→ EXERCISE DIRECTIONS
Scan the data. Collect each line that contains the word "parts".

→ ROWS
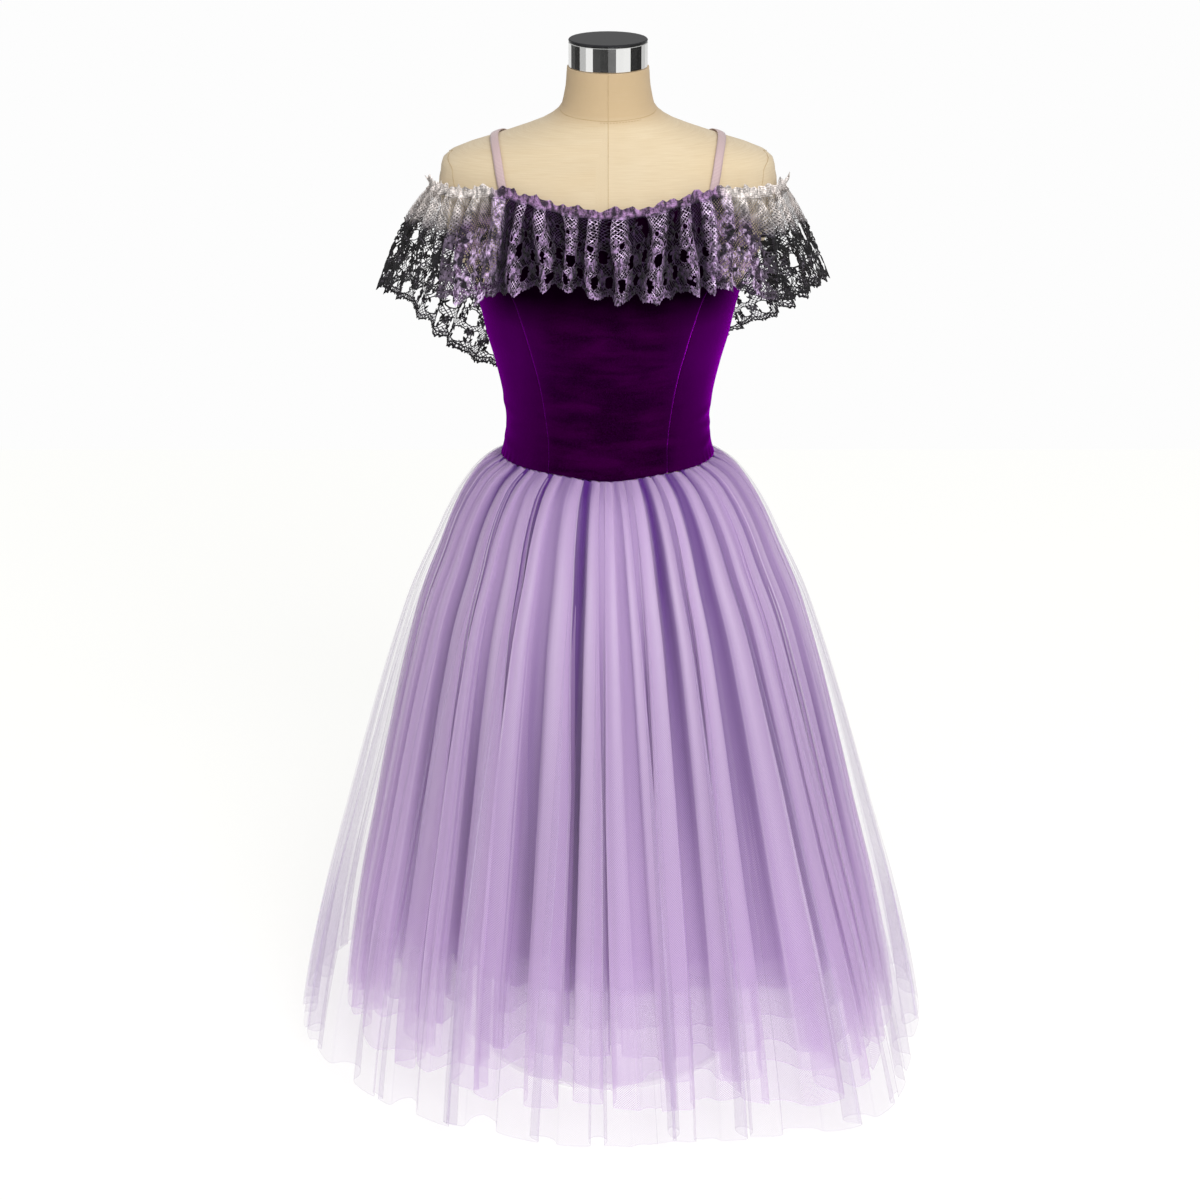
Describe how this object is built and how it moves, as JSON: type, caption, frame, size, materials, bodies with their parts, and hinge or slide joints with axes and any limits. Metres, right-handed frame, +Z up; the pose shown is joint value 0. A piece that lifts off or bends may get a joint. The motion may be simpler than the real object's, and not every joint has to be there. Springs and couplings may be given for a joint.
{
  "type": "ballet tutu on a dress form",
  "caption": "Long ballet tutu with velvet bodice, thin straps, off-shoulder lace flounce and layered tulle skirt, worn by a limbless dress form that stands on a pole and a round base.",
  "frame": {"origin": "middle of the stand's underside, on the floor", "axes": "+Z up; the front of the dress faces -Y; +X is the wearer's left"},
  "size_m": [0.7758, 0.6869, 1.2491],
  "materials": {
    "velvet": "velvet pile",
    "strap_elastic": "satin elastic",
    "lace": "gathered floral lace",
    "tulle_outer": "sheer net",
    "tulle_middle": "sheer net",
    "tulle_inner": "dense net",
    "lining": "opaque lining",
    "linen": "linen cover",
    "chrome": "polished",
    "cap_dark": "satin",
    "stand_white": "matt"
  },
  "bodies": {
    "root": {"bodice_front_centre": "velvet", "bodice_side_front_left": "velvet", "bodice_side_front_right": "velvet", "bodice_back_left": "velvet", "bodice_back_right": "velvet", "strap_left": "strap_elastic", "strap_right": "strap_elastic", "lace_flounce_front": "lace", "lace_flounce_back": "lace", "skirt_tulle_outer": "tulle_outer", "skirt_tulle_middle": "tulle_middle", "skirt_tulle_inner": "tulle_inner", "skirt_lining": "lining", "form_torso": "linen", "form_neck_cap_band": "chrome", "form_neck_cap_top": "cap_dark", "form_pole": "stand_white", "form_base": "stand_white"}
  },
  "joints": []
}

---

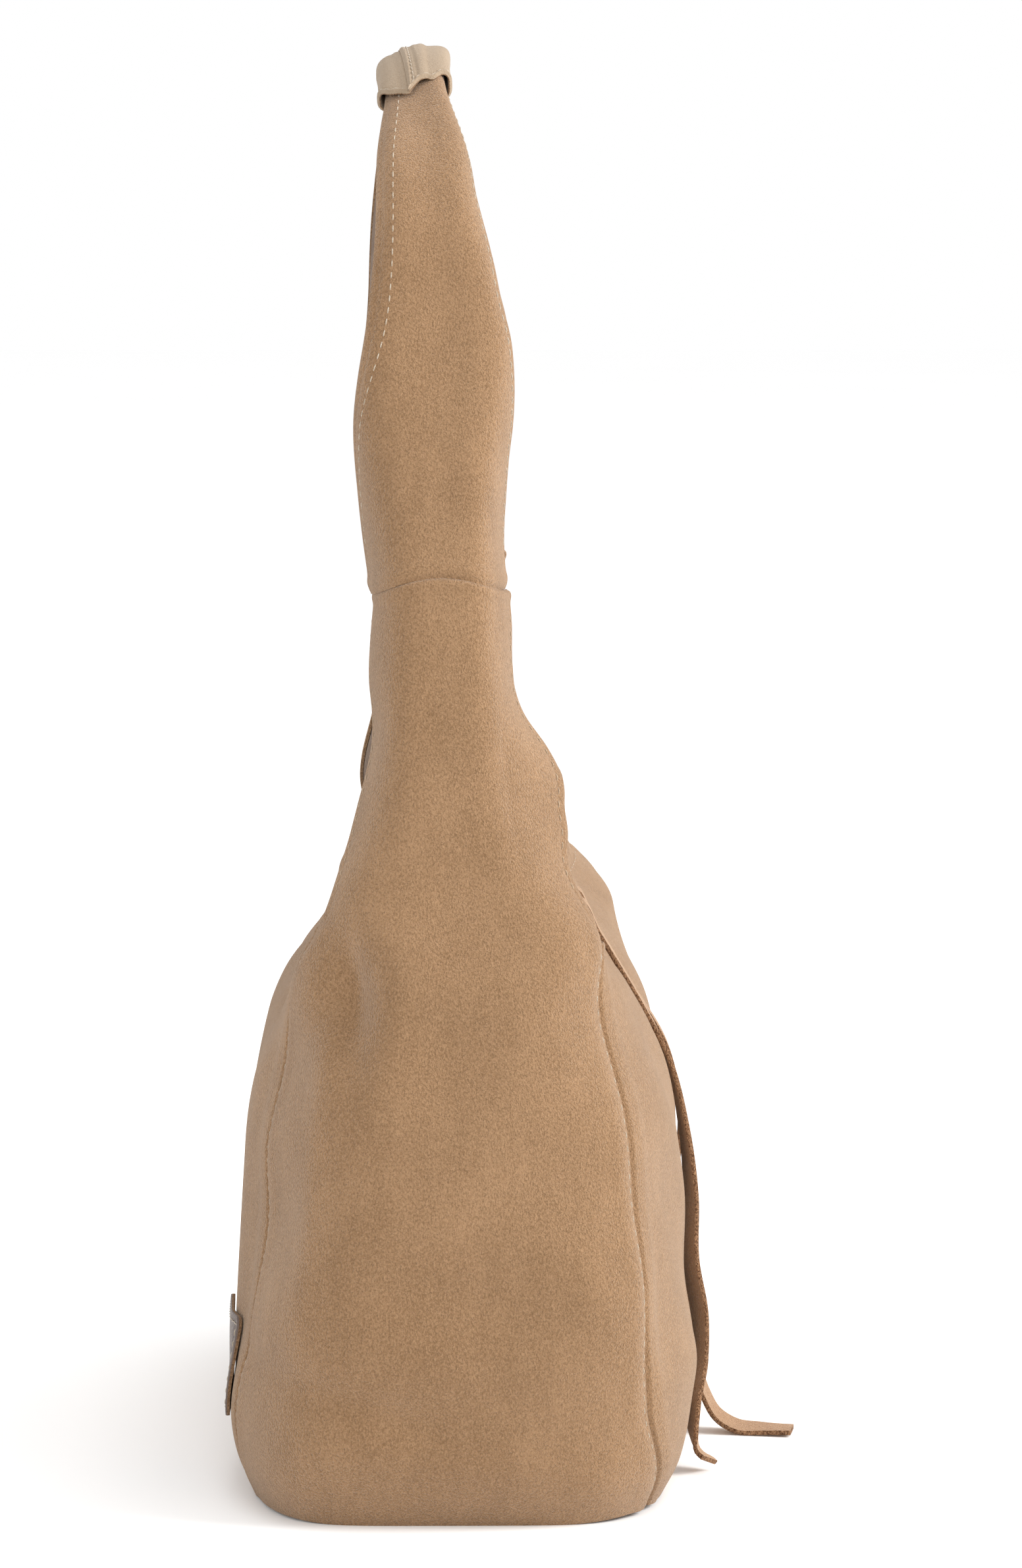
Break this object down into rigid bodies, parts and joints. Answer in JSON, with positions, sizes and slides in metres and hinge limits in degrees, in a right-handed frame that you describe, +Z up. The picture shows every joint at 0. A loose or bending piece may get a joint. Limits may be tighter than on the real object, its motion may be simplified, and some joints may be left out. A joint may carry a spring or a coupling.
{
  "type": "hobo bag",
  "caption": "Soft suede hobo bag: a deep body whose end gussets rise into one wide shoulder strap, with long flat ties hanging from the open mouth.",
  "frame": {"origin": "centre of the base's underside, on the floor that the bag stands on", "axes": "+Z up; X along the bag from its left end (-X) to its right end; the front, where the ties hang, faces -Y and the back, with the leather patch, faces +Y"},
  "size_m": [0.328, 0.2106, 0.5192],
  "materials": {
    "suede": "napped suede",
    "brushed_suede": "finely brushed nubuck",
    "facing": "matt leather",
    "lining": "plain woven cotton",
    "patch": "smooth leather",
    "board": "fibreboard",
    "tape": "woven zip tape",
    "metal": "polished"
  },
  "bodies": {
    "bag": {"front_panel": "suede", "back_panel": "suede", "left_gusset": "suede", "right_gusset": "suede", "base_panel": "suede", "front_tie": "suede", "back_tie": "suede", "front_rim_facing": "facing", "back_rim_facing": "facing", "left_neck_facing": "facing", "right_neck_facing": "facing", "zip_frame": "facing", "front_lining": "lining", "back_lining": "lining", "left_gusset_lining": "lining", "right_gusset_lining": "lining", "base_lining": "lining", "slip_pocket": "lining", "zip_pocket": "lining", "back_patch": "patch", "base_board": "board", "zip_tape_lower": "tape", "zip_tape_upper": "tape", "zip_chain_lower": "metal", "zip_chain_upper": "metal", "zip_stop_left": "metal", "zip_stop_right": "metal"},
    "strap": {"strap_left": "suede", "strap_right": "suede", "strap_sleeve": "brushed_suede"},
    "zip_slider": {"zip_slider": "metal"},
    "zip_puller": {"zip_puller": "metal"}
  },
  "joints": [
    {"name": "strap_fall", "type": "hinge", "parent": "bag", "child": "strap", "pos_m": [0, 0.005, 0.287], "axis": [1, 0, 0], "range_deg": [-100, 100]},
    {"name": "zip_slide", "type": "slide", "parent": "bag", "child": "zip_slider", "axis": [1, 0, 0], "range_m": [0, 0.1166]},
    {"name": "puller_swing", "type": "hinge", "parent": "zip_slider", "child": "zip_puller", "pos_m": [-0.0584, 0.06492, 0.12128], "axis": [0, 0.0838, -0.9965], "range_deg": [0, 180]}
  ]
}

→ WORKED ANSWER
Describe how this object is built and how it moves, as JSON: type, caption, frame, size, materials, bodies with their parts, and hinge or slide joints with axes and any limits. Metres, right-handed frame, +Z up; the pose shown is joint value 0. A piece that lifts off or bends may get a joint. The motion may be simpler than the real object's, and not every joint has to be there. Springs and couplings may be given for a joint.
Break this object down into rigid bodies, parts and joints. Answer in JSON, with positions, sizes and slides in metres and hinge limits in degrees, in a right-handed frame that you describe, +Z up. The picture shows every joint at 0. A loose or bending piece may get a joint. Limits may be tighter than on the real object, its motion may be simplified, and some joints may be left out. A joint may carry a spring or a coupling.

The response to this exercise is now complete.